Regardless of my commitment to this sort of Christian agnosticism, though, I've been feeling a little guilty lately for not contributing anything to the church in the way of service. The LDS church, after all, functions only through the efforts of volunteer clergy, where every single member is essentially a member of said clergy. And whether or not I believe in the organization's doctrine, I can't deny that it does a lot of good, particularly for my family. The weight of moving to a new city, away from family and most of our friends, has been lifted tremendously by the built-in support network of the local ward. Basically, I've been feeling like a freeloader.

So when the bishop asked me to serve in a clerical position (i.e. one that wouldn't require me to teach anything I don't believe), I told him more or less all of the above, then said that I'd be willing to accept the calling if he still wanted to give it to me. He said he was (in fact he didn't seem surprised in the least), so long as I'm living according to LDS standards. Being as how I despise the taste of coffee and extramarital sex would be sort of counterproductive to making my marriage work, I told him I am living worthily by that definition, and will continue to do so.

So I have a calling. Assuming, that is, that when the bishop proposes that I be sustained, no one in the congregation objects*. Truthfully, I feel better about this calling, knowing that I was completely honest about my reservations before accepting it, than I have about any other calling I had under the pretense of complete faith.


*This is not entirely impossible, as only a few weeks ago a woman gave a talk encouraging ward members to not be afraid to raise their hands and speak when they object to a calling, and I'm getting the distinct impression that there are members of the ward who know a lot more about me than I have personally told them--which comes as no surprise, all things considered.

10 comments:

TK said...

I liked your thoughts about taking part in the responsibility to give as well as to receive, even though you don't totally agree with the doctrine. That sounds pretty common sense as you explain it, though I'm not sure I would have been un-self-centered (i.e.: considerate; thoughtful) enough to think of it myself.

I also liked your attitude (honesty) about the calling. Though I do believe the doctrine, and accept the idea that we should be willing to accept callings, I also think we need to have a personal testimony about whether we should accept a particular calling. I don't think that accepting a calling out of 'guilt' and then secretly resenting it or complaining about it is a whole lot better than refusing. If we pray about it and feel good about it, then we 'can't' complain. If we don't feel good about it, we need to discuss it with the Bishop, who just may surprise us by agreeing with our concerns. Or help us to resolve them. Either way, we won't know if we don't counsel with him about it.
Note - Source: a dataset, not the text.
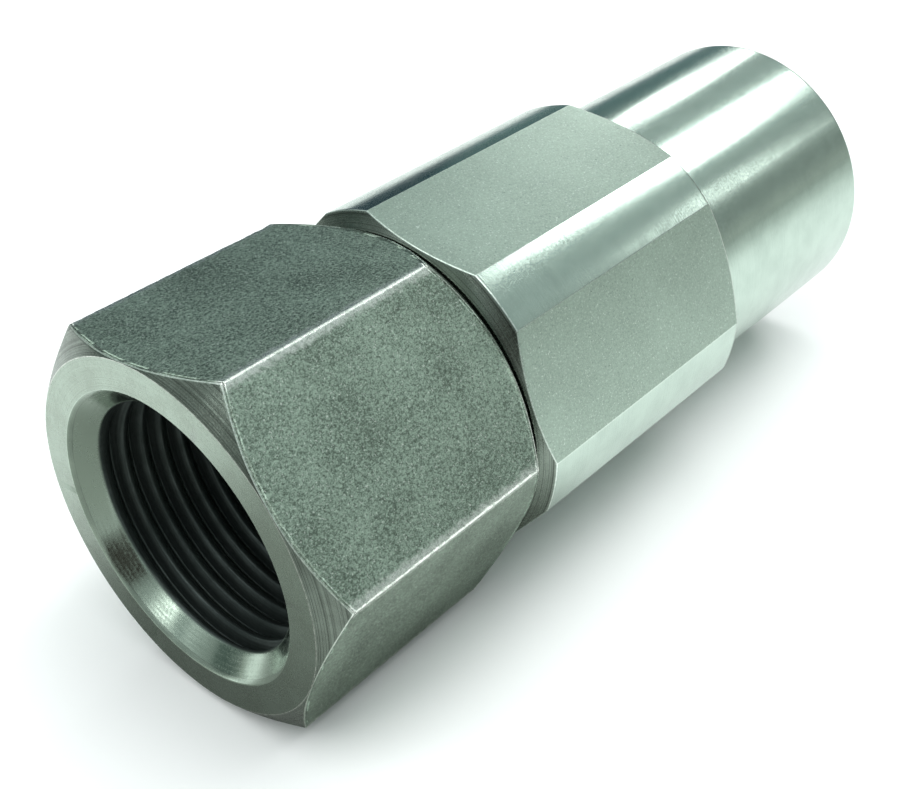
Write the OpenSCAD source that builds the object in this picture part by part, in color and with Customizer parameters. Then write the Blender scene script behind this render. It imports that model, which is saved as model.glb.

Who knows but what he felt prompted to call us, not b/c we were meant for the calling, but b/c the Lord knew we needed to talk to the Bishop. :)

Katya said...

I'm getting the distinct impression that there are members of the ward who know a lot more about me than I have personally told them--which comes as no surprise, all things considered.

Do you think they found my blog post about you, where I called you a liar, an education stealer, and an illegal alien? Sorry.

Petra said...

Have I ever mentioned how much I respect you for the way you've left the Church? Maybe now is the time. You're a good guy, and a good writer. I'm proud to be your mascot.

B.G. Christensen said...

Basically, Katya, I blame you for everything. And I mean everything. I'm glad you managed to read between the lines.

Thanks, Petra and TK.

skyeJ said...

Master Fob. I admire and respect you immensely for striving to live your beliefs. I think that's all any religion really asks. I think that's all anyone who wants to have spirituality in their lives can do. I believe that God looks on our hearts, and I find it sad that so many out there are not honest with their own hearts. As always, you are such an example to me when it comes to spirituality. Thanks for putting it out there for us to see and reflect on in our hearts.

Katya said...

Yeah, that's kind of what I figured. Probably good to have it confirmed, though.

Th. said...

.

Can I blame you for my
problems too?

Katya said...

Oh, sure. Why not?

Melyngoch said...

I never should have taken that one VT supervisor calling. Good work being more honest than I am.

(It was Katya's fault.)

(Unless I'm supposed to be blaming myself for all her problems? I forget.)

JB said...

It's funny, I had a similar post last weekend. Similar, though still very different.

I really admire that you're in it for your family and that you're making contributions to the church in general. You seem to have a very strong sense of loyalty and family values that I really respect.